13 thoughts on “Astronomical Calendar 2017, dose 2”

  1. If you intend to respond to all of our suggestions and complaints you might soon get frustrated with a sort of repeat of the stressful Astronomical Calendar process but in on-line format :-)
    What we all want is obvious (the Astronomical Calendar on and on!) and you explained candidly your desire not to do that anymore. So let’s allow Guy do whatever he wants whenever he wants however he wants to, and just enjoy!

  2. Thank you so much! Just today someone at work (I work at NASA Jet Propulsion Laboratory) asked me a question about astronomical events in 2017. I had the new dose-2 version bookmarked, and was able to answer the question immediately! Thanks for so many years of astro assistance, and so glad you’ve found a way to balance to calendar back into existance.

  3. So glad to see this! I think you should charge for it, or at least solicit donations. I just scanned part of the Mercury page of the 2016 calendar for a Facebook post about the current appearance of Mercury (gave full credit and a link to you, of course).

  4. I like what you’re doing on line without your calendar. I understand what a chore it must be, getting all the future stuff prepared for us. PLEASE, add some asteroid stuff; I’m pretty sure I’ve never seen one, although I’ve seen Neptune in the heyday of my telescoping days, not so much any more :( I’ll get as used to your blogging as well as I’d gotten into you publicated Astro Cals. I think you do wonderful work. Keep it up.

  5. Hello Guy:

    Thank you very much for sharing this. It drives me to keep working on my own diagrams, modeled after yours. I have basic versions of a few (in JavaScript), but I look forward to many, many hours of reading Jean Meeus, Joachim Schultz, etc, and programming to keep up with your wonderful calendar!

    François

  6. I’m doing an Astronomy project on Dark Matter and would like any information you might have on the subject. It’s a Power Point Project so any pictures would be appreciated or a good site where I could get the information I need.
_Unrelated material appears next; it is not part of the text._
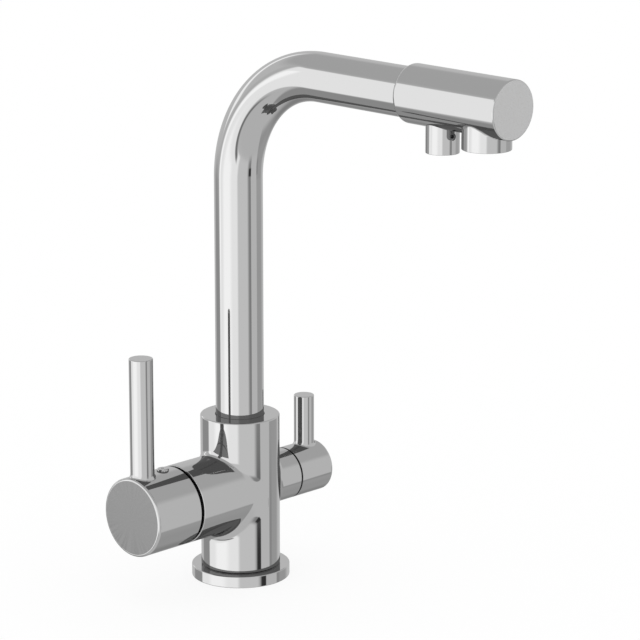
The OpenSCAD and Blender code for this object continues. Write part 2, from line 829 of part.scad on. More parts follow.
// Concentric rings on crossed webs, under a solid rim
module aerator_insert() {
    low = aerator_rim_z + aerator_web;
    color("white") translate([0, -aerator_y, 0]) {
        sleeve(insert_r, throat_r, low, thread_top_z);
        for (share = [0.25, 0.5, 0.75])
            sleeve(throat_r * share + aerator_web / 2, throat_r * share - aerator_web / 2,
                   low, low + aerator_lip);
        for (turn = [0, 90]) rotate(turn)
            translate([-throat_r, -aerator_web / 2, low]) cube([2 * throat_r, aerator_web, aerator_lip]);
    }
}

module aerator_washer() {
    color("dimgray") translate([0, -aerator_y, 0]) sleeve(thread_r, throat_r, thread_top_z, washer_top_z);
}

// The grub screw's frame: +Z runs outward from the nozzle's axis
module on_nozzle_screw() {
    translate([0, -nozzle_y, nozzle_screw_z]) rotate(-nozzle_screw_turn) rotate([90, 0, 0]) children();
}

module filter_nozzle() {
    color("gainsboro") difference() {
        translate([0, -nozzle_y, 0]) bar(nozzle_r, nozzle_rim_z, spout_z);
        on_head() bar(head_r, head_start, head_end);
        translate([0, -nozzle_y, 0]) {
            bar(nozzle_bore_r, nozzle_rim_z - over, spout_z);
            bar(nozzle_spigot_r, straightener_z, spout_z + over);
        }
        on_nozzle_screw() bar(nozzle_screw_r, nozzle_spigot_r - over, nozzle_r + over);
    }
}

// A disc with a ring of holes round a middle one
module flow_straightener() {
    hole_r = nozzle_bore_r / 4;
    color("white") translate([0, -nozzle_y, 0]) difference() {
        bar(nozzle_spigot_r, straightener_z, nozzle_spigot_z);
        bar(hole_r, straightener_z - over, nozzle_spigot_z + over);
        for (turn = [0:60:300]) rotate(turn) translate([nozzle_bore_r - hole_r * 1.4, 0, 0])
            bar(hole_r, straightener_z - over, nozzle_spigot_z + over);
    }
}

module nozzle_grub_screw() {
    color("gray") difference() {
        on_nozzle_screw() grub_screw(nozzle_screw_r, nozzle_spigot_r - over, nozzle_r - nozzle_screw_r / 4);
        translate([0, -nozzle_y, 0]) bar(nozzle_spigot_r, nozzle_spigot_z, spout_z);
    }
}

// The guide turns with the handle. Its slot lets the stem tilt up and down.
module cartridge_guide() {
    color("slategray") on_mixer_arm() difference() {
        union() {
            bar(guide_flange_r, guide_u, guide_top_u);
            bar(guide_r, guide_u, neck_end_u);
        }
        translate([-slot_w / 2, -stem_w / 2 - guide_gap, guide_u - over])
            cube([slot_w, stem_w + 2 * guide_gap, neck_end_u - guide_u + 2 * over]);
        pin_bar(pin_r, guide_r + over);
    }
}

// A bar through the tilt axis, to either side of the arm's axis
module pin_bar(r, half) {
    translate([0, 0, pivot_u]) rotate([90, 0, 0]) bar(r, -half, half);
}

module tilt_pin() {
    color("silver") on_mixer_arm() pin_bar(pin_r, guide_r - guide_gap);
}

// Inside the handle the stem is square and level. From the tilt pin inward it
// slopes down, so that its ball is low when the tap is shut.
module cartridge_stem() {
    slope_top = cap_floor_u - pivot_u;
    color("goldenrod") on_mixer_arm() difference() {
        union() {
            translate([-stem_w / 2, -stem_w / 2, pivot_u - stem_w / 2])
                cube([stem_w, stem_w, slope_top + stem_w / 2]);
            translate([-stem_head_w / 2, -stem_head_w / 2, cap_floor_u])
                cube([stem_head_w, stem_head_w, stem_head_len]);
            translate([0, 0, pivot_u]) rotate([0, stem_bend, 0]) {
                translate([-stem_w / 2, -stem_w / 2, ball_u + ball_neck_len])
                    cube([stem_w, stem_w, stem_reach - ball_neck_len + stem_w / 2]);
                bar(ball_neck_r, ball_u, ball_u + ball_neck_len + over);
                translate([0, 0, ball_u]) sphere(ball_r);
            }
        }
        pin_bar(pin_r + fit, stem_w);
    }
}

module cartridge_slide_disc() {
    color("white") on_mixer_arm() translate([driver_x, 0, 0]) difference() {
        bar(slide_disc_r, slide_u, driver_u);
        translate([port_down, 0, 0]) bar(slide_disc_r - port_down - port_r, slide_u - over, slide_u + channel_depth);
    }
}

module disc_driver() {
    color("slategray") on_mixer_arm() translate([driver_x, 0, 0]) difference() {
        bar(slide_disc_r, driver_u, driver_top_u);
        bar(driver_hole_r, ball_mid_u - ball_r - guide_gap, driver_top_u + over);
    }
}

module mixer_cap() {
    color("gainsboro") on_mixer_arm() difference() {
        round_ended(mixer_r, mixer_rim_u, mixer_face_u, mixer_cap_edge);
        difference() {
            bar(mixer_r + over, mixer_rim_u - over, mixer_rim_u + mixer_cap_rim);
            translate([0, 0, mixer_rim_u])
                cylinder(r1 = mixer_r - mixer_cap_rim, r2 = mixer_r, h = mixer_cap_rim);
        }
        bar(cap_bore_r, mixer_rim_u - over, cap_floor_u);
        translate([-stem_head_w / 2, -stem_head_w / 2, cap_floor_u - over])
            cube([stem_head_w, stem_head_w, stem_head_len + over]);
        upright(lever_screw_r, mixer_lever_u, mixer_r - mixer_screw_len, mixer_r + over);
        upright(grub_r, mixer_lever_u, -mixer_r - over, -stem_head_w / 2);
        upright(plug_r, plug_u, mixer_r - plug_seat, mixer_r + plug_h + over);
    }
}

// A lever rod on the crown of its cap, flared at the foot and cut to sit on it
module lever(r, cap_r, u, top, screw_len) {
    foot = cap_r * cos(asin((r + lever_flare) / cap_r)) - over;
    crown = cap_r + lever_flare / 4;
    translate([0, 0, u]) rotate([0, 90, 0]) {
        difference() {
            revolved(concat([[0, foot], [r + lever_flare, foot]],
                            arc([r + lever_flare, crown + lever_flare], lever_flare, 270, 180),
                            arc([r - lever_edge, top - lever_edge], lever_edge, 0, 90),
                            [[0, top]]));
            rotate([90, 0, 0]) rotate([0, 90, 0]) bar(cap_r, -2 * cap_r, 2 * cap_r);
        }
        bar(lever_screw_r, cap_r - screw_len, cap_r + over);
    }
}

module mixer_lever() {
    color("gainsboro") on_mixer_arm()
        lever(mixer_lever_r, mixer_r, mixer_lever_u, mixer_lever_h, mixer_screw_len);
}

module mixer_grub_screw() {
    color("gray") on_mixer_arm() translate([0, 0, mixer_lever_u]) rotate([0, -90, 0])
        grub_screw(grub_r, stem_head_w / 2, stem_head_w / 2 + mixer_grub_len);
}

module index_plug() {
    color("gainsboro") on_mixer_arm() translate([0, 0, plug_u]) rotate([0, 90, 0])
        round_ended(plug_r, mixer_r - plug_seat, mixer_r + plug_h, plug_h / 2);
}

module filter_cap() {
    color("gainsboro") on_filter_arm() difference() {
        round_ended(filter_r, filter_rim_u, filter_face_u, filter_cap_edge);
        difference() {
            bar(filter_r + over, filter_rim_u - over, filter_rim_u + filter_rim);
            translate([0, 0, filter_rim_u])
                cylinder(r1 = filter_r - filter_rim, r2 = filter_r, h = filter_rim);
        }
        bar(filter_bore_r, filter_rim_u - over, filter_floor_u);
        bar(spindle_head_r, filter_floor_u - over, filter_floor_u + spindle_head_len);
        upright(lever_screw_r, filter_lever_u, filter_r - filter_screw_len, filter_r + over);
        upright(grub_r, filter_lever_u, -filter_r - over, -spindle_head_r / 2);
    }
}

module filter_lever() {
    color("gainsboro") on_filter_arm()
        lever(filter_lever_r, filter_r, filter_lever_u, filter_lever_h, filter_screw_len);
}

module filter_grub_screw() {
    color("gray") on_filter_arm() difference() {
        translate([0, 0, filter_lever_u]) rotate([0, -90, 0])
            grub_screw(grub_r, spindle_head_r / 2, spindle_head_r + filter_grub_len);
        bar(spindle_head_r, filter_floor_u, filter_floor_u + spindle_head_len);
    }
}

body_casting();
base_ring();
base_gasket();
inlet_block();
spout_set_screw();
filter_pipe();
cartridge_seal();
cartridge_housing();
cartridge_fixed_disc();
cartridge_nut();
valve_seal();
valve_body();
valve_fixed_disc();
spout_tube();
spout_connector();
spout_seal_rings();
slip_washer();
filter_water_tube();
outlet_head();
head_end_cap();
aerator_housing();
aerator_insert();
aerator_washer();
filter_nozzle();
flow_straightener();
nozzle_grub_screw();
cartridge_guide();
tilt_pin();
cartridge_slide_disc();
disc_driver();
cartridge_stem();
mixer_cap();
mixer_lever();
mixer_grub_screw();
index_plug();
valve_turn_disc();
valve_spindle();
filter_cap();
filter_lever();
filter_grub_screw();
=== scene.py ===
import json
import math

import bpy
import numpy as np
from mathutils import Matrix, Vector


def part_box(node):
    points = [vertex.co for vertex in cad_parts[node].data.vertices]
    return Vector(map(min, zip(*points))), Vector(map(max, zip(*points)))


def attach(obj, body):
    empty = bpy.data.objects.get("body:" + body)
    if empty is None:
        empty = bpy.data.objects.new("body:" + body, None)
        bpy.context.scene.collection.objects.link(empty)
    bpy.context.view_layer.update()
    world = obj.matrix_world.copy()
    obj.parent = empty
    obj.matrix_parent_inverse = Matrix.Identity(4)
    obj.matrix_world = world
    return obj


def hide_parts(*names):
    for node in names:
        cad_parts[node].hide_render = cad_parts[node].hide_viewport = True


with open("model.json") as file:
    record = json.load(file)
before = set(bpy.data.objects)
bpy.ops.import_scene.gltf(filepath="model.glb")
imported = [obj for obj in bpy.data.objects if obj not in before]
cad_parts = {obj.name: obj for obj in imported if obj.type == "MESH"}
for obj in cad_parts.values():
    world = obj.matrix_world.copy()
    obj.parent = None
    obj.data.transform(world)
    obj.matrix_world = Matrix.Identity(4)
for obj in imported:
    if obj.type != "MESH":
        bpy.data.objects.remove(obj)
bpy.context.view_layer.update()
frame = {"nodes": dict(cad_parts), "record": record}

# Three way filtered water tap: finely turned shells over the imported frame, chrome
# and the other finishes, a pale floor and a camera at the photograph's angle.
MM = 0.001
DEGREE = math.pi / 180
HALF_TURN = 180

# Fineness of the meshes
ROUND_SIDES = 192
CAST_SIDES = 256
ARC_STEPS = 10
BEND_STEPS = 72
GRAIN = 0.6 * MM
OVER = 1 * MM
SMOOTH_ANGLE = 30 * DEGREE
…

    1. I have nothing on Dark Matter, but in the current (October) issue of Scientific American, p. 15-16, there is an article on the current state of research on it. (A frustrated state: it hasn’t been found, and theorists are toying with many explanations and alternatives.)

    2. I think it would be nearly impossible to get any pictures of dark matter since it’s so dark and invisible. (lol)

    3. A picture of the Coma galaxy cluster could be used to illustrate the fact that there is not enough visible matter in the cluster to hold the individual galaxies in the cluster. There must be more matter in the cluster than we can see. Fritz Zwicky realized this in the 1950’s.

      A picture of the Andromeda galaxy could be used to illustrate Vera Rubin’s finding in the 1970’s that the stars in the outer parts of a spiral galaxy orbit the center of the galaxy much faster than they would if the visible matter were all the matter in the galaxy. (Vera Rubin is old and in ill health, but she is still alive, and she deserves a Nobel prize in physics much more than many of the men who have been awarded one before her. The Nobel prize can only be given to living persons, so time is running out.)

      A picture of the bullet cluster could be used to illustrate the best image we have so far of the gravitational presence of dark matter in a large distant galaxy cluster.

      You can find images of these objects easily online, many of which are in the public domain and can be used for free. It is good practice to give credit for each image, noting who created the image, when it was published, and the equipment used to create it.

    4. Follow http://apod.nasa.gov/apod/astropix.html daily (Astronomy Picture of the Day). The pictures, often from amateurs, are amazing and the paragraph of descriptive text that goes with it has dozens of links to articles, papers, other imges, and sometimes humorous (to use its propeur speulling) web sites. All of which you can learn a lot from and get ideas for areas in which to focus on. You can also look at every previous picture (and accompanying text) going back to June 16 1995.